Bilateral relations between India and South Africa:

  • They also reviewed bilateral relations between India and South Africa as encapsulated in the strategic partnership between the two countries.
  • The two countries have set a target of $20 billion for trade and investment to be reached by 2021. Some of India’s biggest corporations, such as Tata, Mahindra, and Vedanta, are among the 150 odd Indian companies that have invested in South Africa.
  • India also invited South Africa to join the International Solar Alliance (ISA) and congratulated it on securing the non-permanent membership of the UN Security Council for 2019-20.
  • A joint statement acknowledged the growing interaction between the Navies of the two countries, and the Indian leader welcomed the South African participation in the India-Africa Field Training Exercise next March.

Beyond the bilateral, the two nations are engaged in a number of plurilateral initiatives:

  • These include not only the much talked about BRICS grouping along with Russia, Brazil, and China, but also the India-Brazil-South Africa trilateral, the Commonwealth, and the Indian Ocean Rim Association.
  • The BRICS agenda needs to evolve in a manner that emphasizes the voices of New Delhi and Pretoria. It is for this reason, perhaps, that the IBSA, which involves three democracies — India, Brazil and South Africa — needs to be revived.
  • The Commonwealth also needs a more proactive engagement from India and South Africa if its future is to be viable. Given the centrality of the Indian Ocean in emerging geopolitics and geo-economics, IORA needs full support from India and South Africa too to strengthen its institutional underpinnings.

Defence deal:

  • The two sides are expected to explore new defence deals in the backdrop of the lifting of a 13-year old ban on South African defence firm Denel that was barred from doing business in India since 2005.
  • Denel was finally removed from the blacklist in September 2018 after the Central Bureau of Investigation filed a closure report and the Supreme Court subsequently dismissed corruption charges against the company.
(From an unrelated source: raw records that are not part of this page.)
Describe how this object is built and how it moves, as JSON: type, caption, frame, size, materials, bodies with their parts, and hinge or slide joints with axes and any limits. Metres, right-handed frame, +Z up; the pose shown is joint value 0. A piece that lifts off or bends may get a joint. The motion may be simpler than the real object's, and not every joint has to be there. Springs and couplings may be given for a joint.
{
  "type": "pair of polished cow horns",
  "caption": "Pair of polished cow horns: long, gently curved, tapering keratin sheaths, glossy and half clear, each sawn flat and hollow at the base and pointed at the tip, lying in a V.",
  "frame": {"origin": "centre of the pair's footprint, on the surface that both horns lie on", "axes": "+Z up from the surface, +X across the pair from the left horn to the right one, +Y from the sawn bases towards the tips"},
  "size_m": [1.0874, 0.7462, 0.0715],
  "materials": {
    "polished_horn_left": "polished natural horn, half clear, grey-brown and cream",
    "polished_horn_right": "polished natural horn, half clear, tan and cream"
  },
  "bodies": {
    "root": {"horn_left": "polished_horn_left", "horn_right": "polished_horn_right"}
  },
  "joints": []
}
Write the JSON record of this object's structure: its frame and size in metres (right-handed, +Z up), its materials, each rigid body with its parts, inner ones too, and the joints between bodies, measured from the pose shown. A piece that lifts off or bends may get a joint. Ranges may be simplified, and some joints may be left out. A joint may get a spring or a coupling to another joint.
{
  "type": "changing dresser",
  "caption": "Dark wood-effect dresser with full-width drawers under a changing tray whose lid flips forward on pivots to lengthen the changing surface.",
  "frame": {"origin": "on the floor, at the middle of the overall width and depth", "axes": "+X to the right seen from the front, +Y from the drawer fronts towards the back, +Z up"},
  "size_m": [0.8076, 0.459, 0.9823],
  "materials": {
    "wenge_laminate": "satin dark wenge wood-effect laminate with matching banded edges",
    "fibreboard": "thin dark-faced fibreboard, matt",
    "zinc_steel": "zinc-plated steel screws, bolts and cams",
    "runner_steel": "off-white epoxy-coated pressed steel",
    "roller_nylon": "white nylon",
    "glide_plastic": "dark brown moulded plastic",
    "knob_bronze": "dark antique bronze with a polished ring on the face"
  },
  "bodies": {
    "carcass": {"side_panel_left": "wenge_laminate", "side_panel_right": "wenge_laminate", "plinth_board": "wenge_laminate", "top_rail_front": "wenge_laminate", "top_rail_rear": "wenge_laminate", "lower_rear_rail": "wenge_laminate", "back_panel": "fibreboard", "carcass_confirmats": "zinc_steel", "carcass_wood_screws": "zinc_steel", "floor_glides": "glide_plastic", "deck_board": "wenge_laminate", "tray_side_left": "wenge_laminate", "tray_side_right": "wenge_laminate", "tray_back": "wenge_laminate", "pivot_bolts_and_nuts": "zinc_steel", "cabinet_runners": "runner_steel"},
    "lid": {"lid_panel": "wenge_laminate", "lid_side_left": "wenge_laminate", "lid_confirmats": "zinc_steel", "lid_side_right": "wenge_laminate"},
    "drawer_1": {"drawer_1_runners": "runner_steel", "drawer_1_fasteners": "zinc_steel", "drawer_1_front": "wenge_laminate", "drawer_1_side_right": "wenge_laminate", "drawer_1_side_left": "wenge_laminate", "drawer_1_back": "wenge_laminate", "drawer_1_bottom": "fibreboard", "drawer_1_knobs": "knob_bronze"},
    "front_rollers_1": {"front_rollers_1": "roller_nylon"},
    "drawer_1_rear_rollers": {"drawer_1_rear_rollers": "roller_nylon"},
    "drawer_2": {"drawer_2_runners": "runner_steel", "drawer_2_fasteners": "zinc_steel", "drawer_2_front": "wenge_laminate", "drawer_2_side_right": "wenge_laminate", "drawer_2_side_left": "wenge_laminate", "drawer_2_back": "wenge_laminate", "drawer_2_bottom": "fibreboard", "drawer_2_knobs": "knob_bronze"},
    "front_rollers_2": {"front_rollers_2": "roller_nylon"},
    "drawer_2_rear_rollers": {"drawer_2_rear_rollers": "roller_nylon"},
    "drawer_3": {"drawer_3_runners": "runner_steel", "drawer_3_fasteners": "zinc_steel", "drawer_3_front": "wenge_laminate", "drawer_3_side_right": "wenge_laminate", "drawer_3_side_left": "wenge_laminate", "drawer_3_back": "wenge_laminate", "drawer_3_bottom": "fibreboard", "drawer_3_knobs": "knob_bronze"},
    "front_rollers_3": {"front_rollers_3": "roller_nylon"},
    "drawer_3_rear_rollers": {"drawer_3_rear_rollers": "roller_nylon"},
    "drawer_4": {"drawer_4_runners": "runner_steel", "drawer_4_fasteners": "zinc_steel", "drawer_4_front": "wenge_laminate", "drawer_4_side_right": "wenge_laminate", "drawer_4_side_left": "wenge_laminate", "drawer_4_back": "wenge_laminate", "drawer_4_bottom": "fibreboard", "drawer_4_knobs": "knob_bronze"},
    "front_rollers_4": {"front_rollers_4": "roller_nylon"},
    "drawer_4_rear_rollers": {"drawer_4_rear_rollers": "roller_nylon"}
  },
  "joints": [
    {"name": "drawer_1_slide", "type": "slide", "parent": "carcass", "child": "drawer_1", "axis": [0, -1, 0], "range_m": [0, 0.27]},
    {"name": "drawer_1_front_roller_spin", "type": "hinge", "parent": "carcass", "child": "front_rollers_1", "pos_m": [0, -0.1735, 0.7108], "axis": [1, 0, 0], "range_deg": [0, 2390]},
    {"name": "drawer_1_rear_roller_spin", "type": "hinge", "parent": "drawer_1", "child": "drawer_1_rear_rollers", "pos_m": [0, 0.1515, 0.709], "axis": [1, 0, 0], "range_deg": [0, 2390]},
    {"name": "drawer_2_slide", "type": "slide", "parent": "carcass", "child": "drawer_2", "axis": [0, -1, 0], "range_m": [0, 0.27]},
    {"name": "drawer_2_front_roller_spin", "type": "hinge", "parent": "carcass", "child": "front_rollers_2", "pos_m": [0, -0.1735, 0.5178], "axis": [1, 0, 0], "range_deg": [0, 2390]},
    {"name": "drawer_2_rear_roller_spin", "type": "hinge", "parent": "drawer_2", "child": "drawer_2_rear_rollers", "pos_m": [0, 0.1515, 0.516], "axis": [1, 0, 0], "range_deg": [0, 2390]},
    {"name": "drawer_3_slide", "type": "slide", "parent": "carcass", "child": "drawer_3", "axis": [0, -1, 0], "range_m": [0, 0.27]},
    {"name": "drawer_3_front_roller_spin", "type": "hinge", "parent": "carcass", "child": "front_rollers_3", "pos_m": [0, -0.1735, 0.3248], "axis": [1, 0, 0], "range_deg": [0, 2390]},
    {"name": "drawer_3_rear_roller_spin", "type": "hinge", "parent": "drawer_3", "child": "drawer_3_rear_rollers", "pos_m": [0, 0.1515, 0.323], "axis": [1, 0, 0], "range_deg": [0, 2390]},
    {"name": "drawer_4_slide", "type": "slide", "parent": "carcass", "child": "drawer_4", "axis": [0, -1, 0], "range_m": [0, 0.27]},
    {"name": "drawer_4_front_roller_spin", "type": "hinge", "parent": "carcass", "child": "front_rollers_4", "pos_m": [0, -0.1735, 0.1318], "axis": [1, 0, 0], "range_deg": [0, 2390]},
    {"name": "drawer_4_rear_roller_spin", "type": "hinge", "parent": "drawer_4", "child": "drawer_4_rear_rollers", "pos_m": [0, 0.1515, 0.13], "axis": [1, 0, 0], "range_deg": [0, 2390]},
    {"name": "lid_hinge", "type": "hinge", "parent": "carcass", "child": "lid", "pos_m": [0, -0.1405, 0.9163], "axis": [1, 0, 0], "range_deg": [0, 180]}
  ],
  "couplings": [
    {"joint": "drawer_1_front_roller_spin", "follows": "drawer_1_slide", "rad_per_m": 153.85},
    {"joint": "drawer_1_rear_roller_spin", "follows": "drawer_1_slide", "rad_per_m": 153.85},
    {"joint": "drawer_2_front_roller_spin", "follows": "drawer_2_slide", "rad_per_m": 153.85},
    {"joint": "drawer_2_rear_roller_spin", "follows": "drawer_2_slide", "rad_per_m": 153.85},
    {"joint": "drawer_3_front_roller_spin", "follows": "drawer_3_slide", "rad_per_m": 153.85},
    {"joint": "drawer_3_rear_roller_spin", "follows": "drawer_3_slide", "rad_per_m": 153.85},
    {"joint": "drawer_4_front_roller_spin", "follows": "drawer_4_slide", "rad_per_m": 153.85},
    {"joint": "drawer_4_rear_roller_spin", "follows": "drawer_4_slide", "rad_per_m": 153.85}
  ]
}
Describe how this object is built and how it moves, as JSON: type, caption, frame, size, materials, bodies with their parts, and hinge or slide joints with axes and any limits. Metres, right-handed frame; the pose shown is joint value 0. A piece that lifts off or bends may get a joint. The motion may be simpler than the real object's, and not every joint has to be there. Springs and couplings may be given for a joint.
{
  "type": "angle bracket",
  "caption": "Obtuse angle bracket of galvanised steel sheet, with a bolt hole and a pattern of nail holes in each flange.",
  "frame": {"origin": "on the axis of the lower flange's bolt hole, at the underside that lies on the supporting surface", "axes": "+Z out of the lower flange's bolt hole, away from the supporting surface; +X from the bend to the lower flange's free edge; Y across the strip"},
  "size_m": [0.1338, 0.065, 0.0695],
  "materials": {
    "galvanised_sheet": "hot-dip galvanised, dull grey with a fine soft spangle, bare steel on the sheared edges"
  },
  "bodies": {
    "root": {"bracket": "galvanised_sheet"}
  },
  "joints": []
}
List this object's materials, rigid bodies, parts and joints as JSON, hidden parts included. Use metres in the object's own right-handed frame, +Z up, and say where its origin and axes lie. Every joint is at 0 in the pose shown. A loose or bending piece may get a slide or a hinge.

How this engagement will help India:

  • Strengthening the India-South Africa partnership is vital in the context of Africa’s development, especially to provide a viable alternative to the China model.
  • The fast-growing and fast prospering population of Africa will present itself as a major opportunity for the rest of the world. India has historic ties with several countries of the continent, such as the nearly 1.5 million people of Indian origin in South Africa, which would help India make good on that opportunity.
  • Their problems and aspirations put India and a variety of African countries on the same side of multinational attempts to tackle global challenges such as climate change, keeping trade open and avoiding big power domination.
  • India and South Africa give these efforts an institutional framework through forums such as the G20, the Indian Ocean Rim Association, BRICS and IBSA. Robust maritime security in the Indian Ocean is not of just bilateral significance.
  • The defense relationship, with a focus on joint production as well as maritime security, is also going to be a priority in the future.

Conclusion:

It is perhaps time for the two nations to think big and start having a conversation about the larger trends in global politics. As a new order evolves, two friends with a longstanding historical relationship should now start talking about the future of Asia and Africa. At a time when strategic geographies are getting redefined with the rise of Eurasia and the Indo-Pacific, key players like India and South Africa need to move beyond their comfort zones.

President Cyril Ramaphosa

  • Ramaphosa, who served as the deputy president of South Africa from 2014 to 2018, has a long-standing record as an anti-apartheid activist.
  • Despite being Nelson Mandela’s preferred successor, the African National Congress (ANC) opted for his rival, Thabo Mbeki, as the second post-apartheid president.
  • The decision to invite Ramaphosa also coincides with Mahatma Gandhi’s 150th birth anniversary; the South African leader is a keen Gandhi follower.
  • In a first for a sitting president, Ramaphosa led the annual “Gandhi Walk” last year in Lenasia, an Indian township south of Johannesburg, in order to promote community awareness and fitness. Ramaphosa took over as South Africa’s president after an embattled Jacob Zuma resigned with great reluctance in February 2018.

Learning Aid

Practice Question:

What makes India-South Africa relations unique? Also discuss about the pact signed between the two countries and how it will help Indian economy.